APPROACH: Holistic inquiry and meaningful dialogue
National research confirmed what we already knew: there’s no one right way to do resourcing; each community must assess its needs, capacity, and viable options for directing resources in the most efficient and equitable way that suits their circumstances. The Afton team employed our triangulation method, using meaningful and iterative engagement processes, national research, and data analysis and modeling to guide the RPS community’s conversation about what their unique schools and communities need and how to provide for those needs.
In alignment with the guiding principles, we convened a subset of school community members to serve as an advisory group for designing the new system. Once we had the group together, we learned how they saw the current decision-making processes responding to school-level needs, where more principal autonomy may better serve needs, and the potential impacts and tradeoffs between centralized provision and school leader empowerment. We sought to explore the question, “who gets decision-making authority, in which situations, why, and to what degree?”

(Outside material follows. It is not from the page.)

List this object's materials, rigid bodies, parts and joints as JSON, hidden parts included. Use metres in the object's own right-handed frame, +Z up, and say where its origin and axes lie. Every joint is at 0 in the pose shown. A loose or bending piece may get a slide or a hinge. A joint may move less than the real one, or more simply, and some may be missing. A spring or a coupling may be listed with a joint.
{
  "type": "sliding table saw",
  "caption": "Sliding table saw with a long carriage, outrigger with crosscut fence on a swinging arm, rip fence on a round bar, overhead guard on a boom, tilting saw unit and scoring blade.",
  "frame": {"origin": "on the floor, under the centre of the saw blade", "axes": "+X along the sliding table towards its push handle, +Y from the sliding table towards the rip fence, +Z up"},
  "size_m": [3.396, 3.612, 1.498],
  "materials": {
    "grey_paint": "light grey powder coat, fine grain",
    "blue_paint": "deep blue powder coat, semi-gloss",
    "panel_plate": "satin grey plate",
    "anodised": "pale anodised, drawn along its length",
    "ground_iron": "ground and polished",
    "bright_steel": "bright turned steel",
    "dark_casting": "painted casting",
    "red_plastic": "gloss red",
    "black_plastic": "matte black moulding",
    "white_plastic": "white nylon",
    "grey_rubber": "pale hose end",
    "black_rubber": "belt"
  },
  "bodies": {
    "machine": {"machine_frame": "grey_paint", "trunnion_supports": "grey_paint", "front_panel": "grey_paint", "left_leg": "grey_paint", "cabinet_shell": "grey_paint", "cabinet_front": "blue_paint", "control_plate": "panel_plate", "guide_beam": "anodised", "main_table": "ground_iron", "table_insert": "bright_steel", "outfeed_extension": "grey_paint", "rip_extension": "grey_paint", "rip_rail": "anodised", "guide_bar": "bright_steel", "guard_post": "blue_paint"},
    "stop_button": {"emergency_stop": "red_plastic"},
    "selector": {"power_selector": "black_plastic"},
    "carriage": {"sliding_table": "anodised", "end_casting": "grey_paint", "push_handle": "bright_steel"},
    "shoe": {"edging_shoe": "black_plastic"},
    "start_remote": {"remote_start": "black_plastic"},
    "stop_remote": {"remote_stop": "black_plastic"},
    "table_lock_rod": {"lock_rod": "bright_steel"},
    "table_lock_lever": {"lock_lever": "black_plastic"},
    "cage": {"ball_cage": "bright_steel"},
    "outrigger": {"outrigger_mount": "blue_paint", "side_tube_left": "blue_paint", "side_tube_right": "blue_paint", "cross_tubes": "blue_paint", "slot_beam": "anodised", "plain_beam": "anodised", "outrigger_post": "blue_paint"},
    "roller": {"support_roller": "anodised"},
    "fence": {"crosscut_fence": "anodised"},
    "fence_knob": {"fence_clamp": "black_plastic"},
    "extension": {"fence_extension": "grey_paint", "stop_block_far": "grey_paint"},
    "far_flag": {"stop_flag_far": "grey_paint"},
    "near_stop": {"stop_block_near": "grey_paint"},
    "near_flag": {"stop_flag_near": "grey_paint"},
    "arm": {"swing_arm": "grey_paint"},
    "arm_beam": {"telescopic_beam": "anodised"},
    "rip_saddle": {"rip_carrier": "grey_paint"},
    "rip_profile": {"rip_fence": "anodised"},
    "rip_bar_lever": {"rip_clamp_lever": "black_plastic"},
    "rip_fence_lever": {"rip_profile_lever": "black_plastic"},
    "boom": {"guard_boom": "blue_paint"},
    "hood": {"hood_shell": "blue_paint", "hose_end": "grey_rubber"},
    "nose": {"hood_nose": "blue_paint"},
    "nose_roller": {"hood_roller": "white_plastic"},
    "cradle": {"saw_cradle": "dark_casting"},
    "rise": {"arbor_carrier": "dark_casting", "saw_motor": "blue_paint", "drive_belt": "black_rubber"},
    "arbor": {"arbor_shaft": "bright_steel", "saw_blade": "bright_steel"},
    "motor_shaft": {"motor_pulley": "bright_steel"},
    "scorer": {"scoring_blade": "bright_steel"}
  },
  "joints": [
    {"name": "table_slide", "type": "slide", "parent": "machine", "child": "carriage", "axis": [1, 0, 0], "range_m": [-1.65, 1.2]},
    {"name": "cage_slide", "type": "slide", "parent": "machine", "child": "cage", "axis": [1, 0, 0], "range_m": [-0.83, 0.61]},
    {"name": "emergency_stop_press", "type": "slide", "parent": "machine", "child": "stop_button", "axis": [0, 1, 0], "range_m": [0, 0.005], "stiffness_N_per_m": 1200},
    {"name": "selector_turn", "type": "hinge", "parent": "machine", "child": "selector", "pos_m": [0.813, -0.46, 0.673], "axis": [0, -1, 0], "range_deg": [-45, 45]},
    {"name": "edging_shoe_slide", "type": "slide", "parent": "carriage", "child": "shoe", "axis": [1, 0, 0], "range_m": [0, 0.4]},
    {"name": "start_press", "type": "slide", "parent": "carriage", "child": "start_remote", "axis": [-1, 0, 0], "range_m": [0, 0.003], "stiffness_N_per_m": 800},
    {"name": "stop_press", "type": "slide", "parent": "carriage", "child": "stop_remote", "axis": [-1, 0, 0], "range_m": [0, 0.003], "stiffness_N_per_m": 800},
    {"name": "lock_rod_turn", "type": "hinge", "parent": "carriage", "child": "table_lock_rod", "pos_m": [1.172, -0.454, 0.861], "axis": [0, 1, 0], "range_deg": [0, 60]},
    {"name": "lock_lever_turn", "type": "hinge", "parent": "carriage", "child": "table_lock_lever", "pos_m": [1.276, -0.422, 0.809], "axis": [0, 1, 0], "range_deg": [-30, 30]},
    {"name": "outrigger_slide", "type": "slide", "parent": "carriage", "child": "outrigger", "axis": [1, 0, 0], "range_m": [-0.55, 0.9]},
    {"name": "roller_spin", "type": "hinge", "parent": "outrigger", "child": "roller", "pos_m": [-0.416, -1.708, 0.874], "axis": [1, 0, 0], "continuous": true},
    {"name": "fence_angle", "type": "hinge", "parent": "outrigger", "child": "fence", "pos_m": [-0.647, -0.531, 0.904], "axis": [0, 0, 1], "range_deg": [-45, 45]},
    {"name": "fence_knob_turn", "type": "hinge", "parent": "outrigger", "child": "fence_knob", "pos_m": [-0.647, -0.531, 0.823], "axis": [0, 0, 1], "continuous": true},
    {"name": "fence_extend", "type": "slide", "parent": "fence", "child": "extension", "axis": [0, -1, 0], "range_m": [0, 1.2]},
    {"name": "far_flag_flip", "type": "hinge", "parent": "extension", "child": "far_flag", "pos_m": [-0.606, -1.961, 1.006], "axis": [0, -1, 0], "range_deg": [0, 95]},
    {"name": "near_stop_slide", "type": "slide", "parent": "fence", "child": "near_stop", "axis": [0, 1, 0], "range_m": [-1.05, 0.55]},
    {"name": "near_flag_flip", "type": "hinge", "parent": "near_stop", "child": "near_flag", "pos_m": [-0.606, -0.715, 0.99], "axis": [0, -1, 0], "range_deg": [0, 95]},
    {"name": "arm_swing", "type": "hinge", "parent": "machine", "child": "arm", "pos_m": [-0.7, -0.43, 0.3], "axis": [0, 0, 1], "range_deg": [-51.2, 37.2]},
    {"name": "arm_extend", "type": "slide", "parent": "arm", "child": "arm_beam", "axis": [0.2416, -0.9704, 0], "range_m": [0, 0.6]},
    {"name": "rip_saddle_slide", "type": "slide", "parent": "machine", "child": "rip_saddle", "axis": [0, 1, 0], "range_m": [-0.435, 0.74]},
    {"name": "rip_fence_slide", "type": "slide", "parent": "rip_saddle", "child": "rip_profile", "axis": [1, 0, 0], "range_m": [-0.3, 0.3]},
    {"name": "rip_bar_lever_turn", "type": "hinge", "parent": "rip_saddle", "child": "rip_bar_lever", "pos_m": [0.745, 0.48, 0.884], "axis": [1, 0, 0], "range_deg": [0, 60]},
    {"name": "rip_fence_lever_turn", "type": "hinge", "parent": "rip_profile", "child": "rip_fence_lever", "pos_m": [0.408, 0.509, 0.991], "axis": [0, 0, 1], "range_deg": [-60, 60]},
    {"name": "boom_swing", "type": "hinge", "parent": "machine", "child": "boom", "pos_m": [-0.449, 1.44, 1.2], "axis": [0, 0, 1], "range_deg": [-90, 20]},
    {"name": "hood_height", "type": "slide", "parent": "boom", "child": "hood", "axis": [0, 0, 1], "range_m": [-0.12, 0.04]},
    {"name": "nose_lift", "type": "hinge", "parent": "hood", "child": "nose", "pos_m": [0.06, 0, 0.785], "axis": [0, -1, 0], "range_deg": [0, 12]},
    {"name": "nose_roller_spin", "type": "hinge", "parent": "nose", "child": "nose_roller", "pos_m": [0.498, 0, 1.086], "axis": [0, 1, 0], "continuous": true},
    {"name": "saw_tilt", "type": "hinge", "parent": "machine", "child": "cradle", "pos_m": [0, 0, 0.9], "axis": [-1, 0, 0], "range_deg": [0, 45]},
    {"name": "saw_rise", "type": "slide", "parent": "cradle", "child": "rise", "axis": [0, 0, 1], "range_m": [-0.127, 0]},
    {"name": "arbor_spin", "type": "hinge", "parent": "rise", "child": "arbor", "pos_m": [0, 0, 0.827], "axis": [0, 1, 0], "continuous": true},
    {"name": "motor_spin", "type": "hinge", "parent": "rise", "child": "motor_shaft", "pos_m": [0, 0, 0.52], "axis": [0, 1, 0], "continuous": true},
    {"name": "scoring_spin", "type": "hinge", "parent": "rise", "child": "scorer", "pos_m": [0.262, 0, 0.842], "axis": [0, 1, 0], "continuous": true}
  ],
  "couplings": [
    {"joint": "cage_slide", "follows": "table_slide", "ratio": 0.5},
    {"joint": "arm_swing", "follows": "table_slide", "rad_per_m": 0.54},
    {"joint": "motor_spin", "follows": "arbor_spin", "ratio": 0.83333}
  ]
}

For instance, while some assume principals prefer an instructional leadership role rather than a resourcing leadership role in the school, that’s not a universally true preference. And yet, to ask them to do things like select and match special education services to individual students creates a significant demand on their time, burdens them with the need to know what’s most appropriate for every need, and sets aside the expertise housed at central administration. The initial conversations ensured a shared mental model about what was happening in schools and the extent to which certain decisions could be determined at the school level.
Once we understood current experiences and thinking, we used data collection to do current state modeling of existing resourcing. We created scenarios based on the “rules” as they currently stood, which helped to surface where there was flexibility in the distribution of decision-making between the central office and principals. We then changed different “rules” within the system to model out different resourcing strategies, as discussed by the advisory board and found in national research. We brought the scenarios back to the advisory group, presenting them with a list of three options: more central office, “highly guaranteed” decision-making; more school-based, “flexible” decision making; and a hybrid of the two. Through an interactive engagement process, we collected and aggregated their feedback to craft a way forward that reflected the group’s desires for determining resource allocations. The process allowed the group to evaluate what types of decisions would lend themselves well to the expertise, capacity, and general oversight of the central office, versus which decisions could benefit from the principal’s local understanding and leadership.

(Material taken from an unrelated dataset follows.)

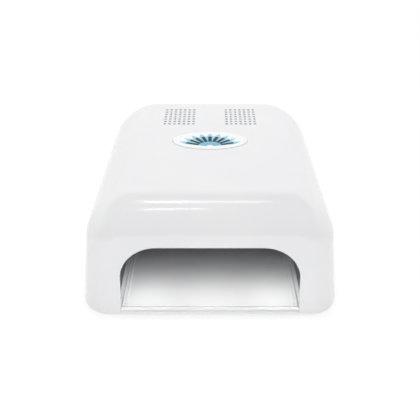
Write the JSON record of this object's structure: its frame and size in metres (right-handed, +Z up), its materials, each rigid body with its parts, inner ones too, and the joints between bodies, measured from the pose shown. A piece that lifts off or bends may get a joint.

OUTCOMES and IMPACT: Dynamic and thoughtful resourcing as a strategic pillar
The RPS leadership and advisory group found a new balance of decision-making that better reflected their students’ needs and led to the unanimous passing of a referendum in January 2025.
As a result of the process, Rochester Public Schools now has a more transparent distribution of resources that allows for more principal autonomy and decision-making. For example, while central office will retain oversight of special education services, multilingual learner needs, and labor-related decisions, principals will now have more control over student supports and enrichment choices. Before the work, it was difficult to account fully for the district’s resources, or who was deciding where they went. Going forward they have a more complete record, a new and meaningful way to talk about resourcing, and clarity around both the decision-making process and resource use.
Profoundly, the model implementation inherently requires continuous feedback and engagement between principals and the central office. This has already begun to result in a more collaborative and cohesive dynamic, as principals and central office will communicate more often and regularly share assessments of needs and decisions. With the new budgeting approach, Rochester leaders and principals can expect to meet student needs more readily and more equitably while ensuring sustainability and minimizing burdens.